Of course compared to a newer car, I expect this aged A6 to be a bit loose, a little less accurate, a bit more noise, etc. However I recently rode in someone’s 1999 A6 and it feels much, much tighter than my car. My understanding is that there haven’t been any non-stock mods on that car, just lots of dealer service (yikes).

That got me thinking:

1) What maintenance/parts are needed to make a used car feel as much ”like new” as possible, in terms of ride and performance? And what are the best bang for the buck projects? (e.g. I don’t care about having the new car shine and smell)

2) When does it make sense to throw in the towel, and buy a newer (used) car?

Thanks!
Vincent

Sajeev Answers:

I complain that many newer cars aren’t as tight as my Fox Body Cougar (fresh suspension with KONIs, new steering rack and shaft with needle bearings, weld in sub-frame connectors that also bolt to the seat bottoms, strut tower brace, boxed rear control arms, Dynamat, etc). Which might be why I haven’t done a new car review in a loooooong time: but then again, Imuch like Mitt Romneyhave binders full of service/parts receipts proving this Cougar knows that Performance is an Eight Cylinder Word. RAWR!!!

 

When someone says their car feels old/loose, knowing the mileage and recent service history is important. Especially since an Audi from this generation is the epitome of a modern hooptie. Well, a beautiful hooptie at least.

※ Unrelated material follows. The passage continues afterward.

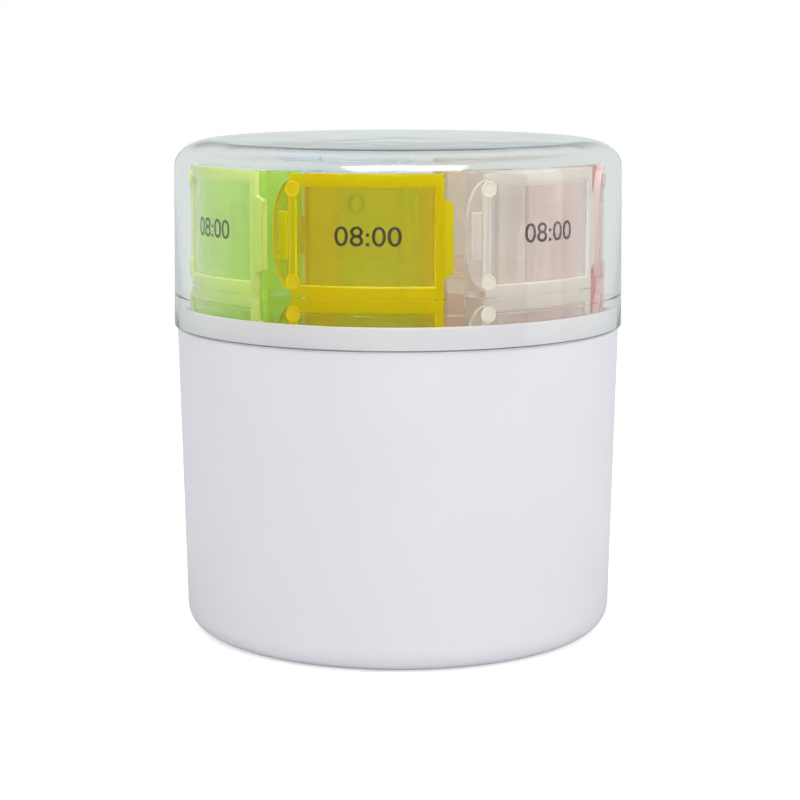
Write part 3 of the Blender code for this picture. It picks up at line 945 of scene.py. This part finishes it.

So let’s assume yours isn’t a garage queen with low miles. Perhaps you drive it on less than perfectly smooth roads.  And that you’ve never shown your car to a dealer, or any mechanic super concerned with fully reconditioning an older ride.  So you probably have a steering system with too much play, perished shocks, slightly saggy springs, loose ball joints, toasted control arms, bashed up bushings, etc.

Basically you need a rebuild of all worn bits in your suspension…and probably new steering bits too. New tires too? Only a mechanic who cares enough to do the right thing knows the real deal. Which means you gotta fork over lotsa $$$, honey!

Which leads me to question #2: run the hell away from this car. You will regret the moment you put a wrench on the underside, things will start setting your wallet on fire, so to speak. The once-tight A6s are somewhat fragile (compared to a boring, numb, loose mainstream sedan made to handle years of abuse) because of their complex design. And every part is too expensive considering the current (and forseeable future) value.

Unless, of course, this A6 is to you what the Cougar is to me. And then, by all means, do the right thing and empty out your wallet.